2019.01.14 23:09 1zeo11 (21/M) GF (20/F) is into polygamy and im on the fence. How could i develop a defined opinion of it?
Read the rules and i dont see how this would break them but sorry to any mods if it does.
TL;DR: GF who is into polygamy recently knew someone attractive to her. It doesnt generate jelousy on my behalf but i have never thought about polygamy myself. I am on the fence about it. What are good ways that i can develop an opinion about it, without it being damaging to my relationship?
We have been dating recently, not more than 3 months, officialy dating since 1. Here and there my gf has made comments about polygamy. She is mostly ok with it and stuff.
So my problem starts kind of the first time we talked about it seriously. I do not have a strong opinion of it. For once, i believe if youre in a relationship you should respect your partner and all that. "Classical love" and stuff basically. But my inner conflict here is that if we dont hurt each other and we respect boundries set up by ourselves, what would be the problem then?

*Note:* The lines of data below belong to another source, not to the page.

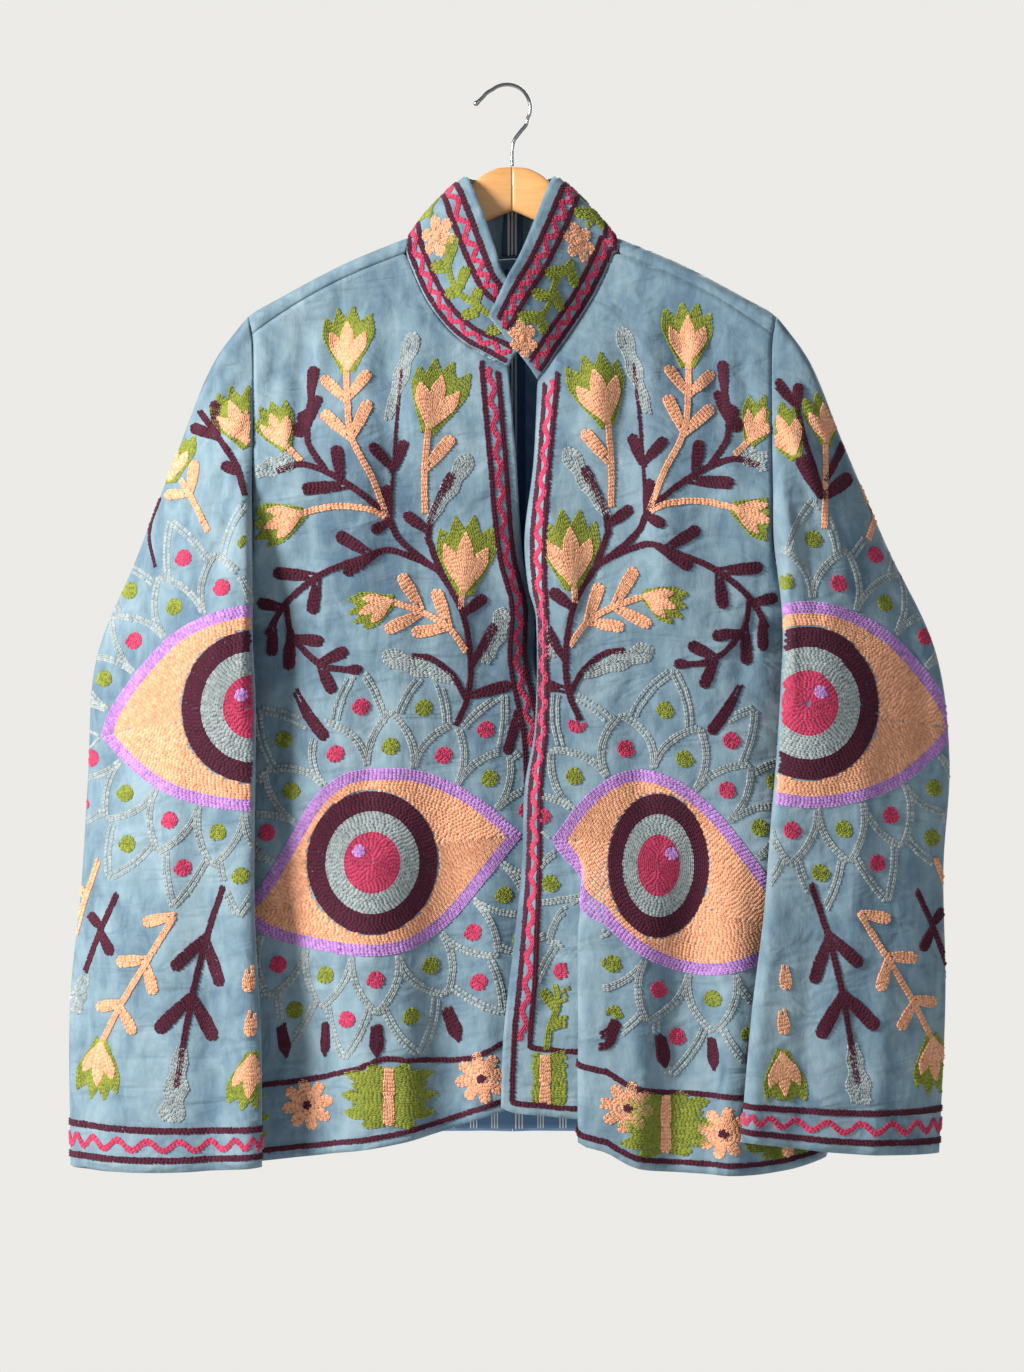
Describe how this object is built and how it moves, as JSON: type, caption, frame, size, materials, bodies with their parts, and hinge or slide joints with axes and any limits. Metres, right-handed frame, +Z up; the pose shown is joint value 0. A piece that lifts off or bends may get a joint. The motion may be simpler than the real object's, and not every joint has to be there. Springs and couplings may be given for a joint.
{
  "type": "embroidered velvet suzani jacket on a wooden hanger",
  "caption": "Pale blue velvet suzani jacket with a stand collar, open front and chain-stitch embroidery, hung on a wooden hanger with a steel hook.",
  "frame": {"origin": "underside of the hook's crown, where the hanger hangs", "axes": "+Z up, +X to the wearer's left (the viewer's right from the front), the front faces -Y"},
  "size_m": [0.6531, 0.1212, 0.811],
  "materials": {
    "velvet": "cotton velvet with a soft nap and chain-stitch embroidery",
    "tape": "woven cotton tape, navy with white stripes",
    "lining": "woven cotton, blue with white stripes",
    "wood": "satin varnish",
    "steel": "bright nickel plate"
  },
  "bodies": {
    "root": {"front_right": "velvet", "front_left": "velvet", "back_right": "velvet", "back_left": "velvet", "sleeve_right": "velvet", "sleeve_left": "velvet", "collar": "velvet", "front_facing": "velvet", "back_tape": "tape", "hanger_loop": "tape", "hem_facing": "lining", "hanger_arm_right": "wood", "hanger_arm_left": "wood", "hanger_hook": "steel"}
  },
  "joints": []
}
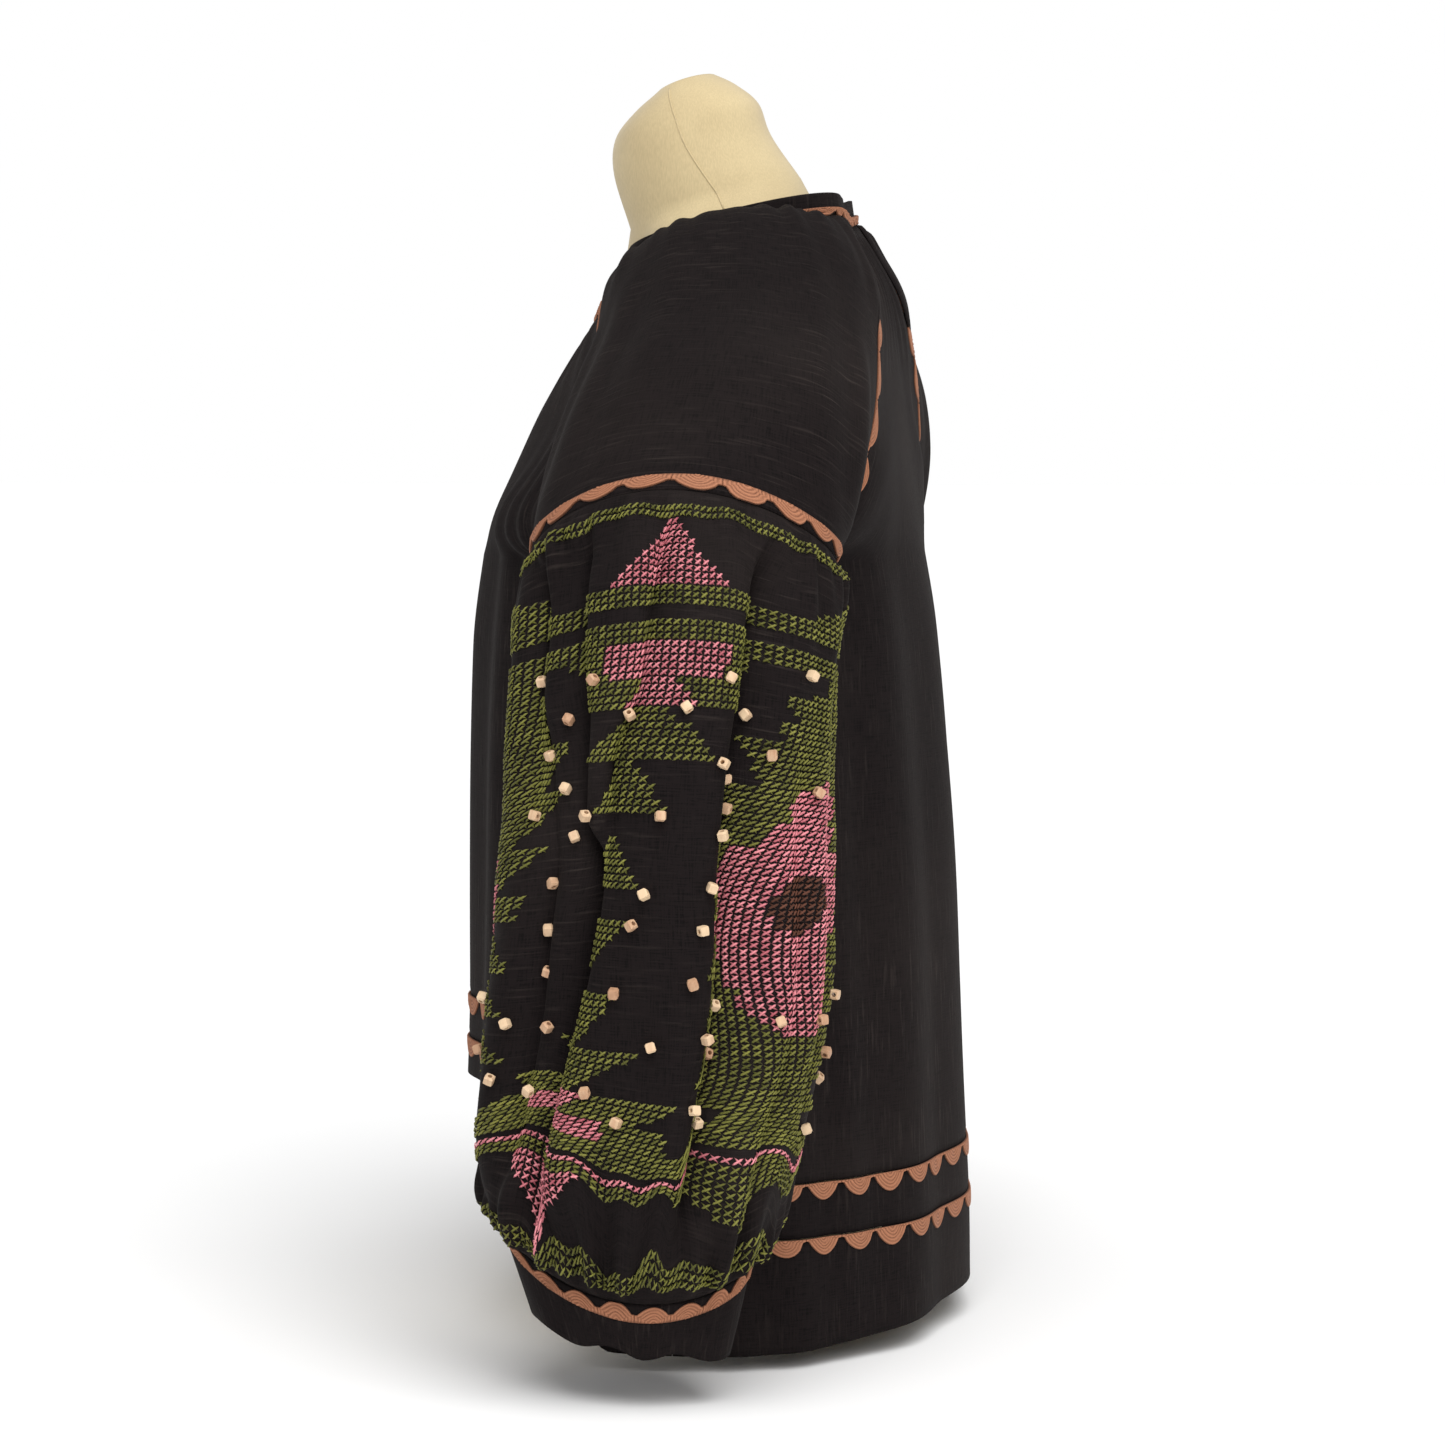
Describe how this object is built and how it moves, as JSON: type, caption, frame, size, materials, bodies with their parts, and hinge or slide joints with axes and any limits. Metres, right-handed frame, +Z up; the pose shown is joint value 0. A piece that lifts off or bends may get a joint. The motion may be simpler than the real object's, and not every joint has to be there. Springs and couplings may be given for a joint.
{
  "type": "embroidered raglan top on a limbless dress form",
  "caption": "Dark slub-weave raglan top with embroidered balloon sleeves, scalloped tapes and a high-low hem, worn on a limbless dress form.",
  "frame": {"origin": "on the floor, under the middle of the whole object, level with the form's flat base", "axes": "+Z up, -Y the front of the garment, +X the wearer's left"},
  "size_m": [0.662, 0.3029, 0.7413],
  "materials": {
    "cloth": "matte slub weave",
    "tape": "satin stitch",
    "form_cover": "matte jersey",
    "green_thread": "satin thread",
    "pink_thread": "satin thread",
    "brown_thread": "satin thread",
    "bead_wood": "oiled"
  },
  "bodies": {
    "root": {"front_panel": "cloth", "back_panel": "cloth", "front_middle_band": "cloth", "back_middle_band": "cloth", "front_hem_band": "cloth", "back_hem_band": "cloth", "neck_band": "cloth", "left_upper_sleeve": "cloth", "right_upper_sleeve": "cloth", "left_lower_sleeve": "cloth", "right_lower_sleeve": "cloth", "left_cuff": "cloth", "right_cuff": "cloth", "neck_tape": "tape", "front_hem_tape_upper": "tape", "front_hem_tape_lower": "tape", "back_hem_tape_upper": "tape", "back_hem_tape_lower": "tape", "left_sleeve_tape": "tape", "right_sleeve_tape": "tape", "left_cuff_tape": "tape", "right_cuff_tape": "tape", "left_front_raglan_tape": "tape", "left_back_raglan_tape": "tape", "right_front_raglan_tape": "tape", "right_back_raglan_tape": "tape", "dress_form": "form_cover"}
  },
  "joints": []
}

This part may sound egotistical and prolly ihavesex but trust me, i do not intend to.
What feels weird for me is that, while not a stud, i am attractive, i am the one with the most sexual expierence in the relationship by a very long shot, and still have the chance to get laid more than once whenever i go out. I havent approached any other person in public like i did once but i believe i would still got it, just wasnt interested in that regard for a while till i met my current gf. To this day i still get that kind of attention from all genders and i am quick to notice it, but its easy for me to reject it too because i am in a relationship with someone. Thats my mindset, at least for myself.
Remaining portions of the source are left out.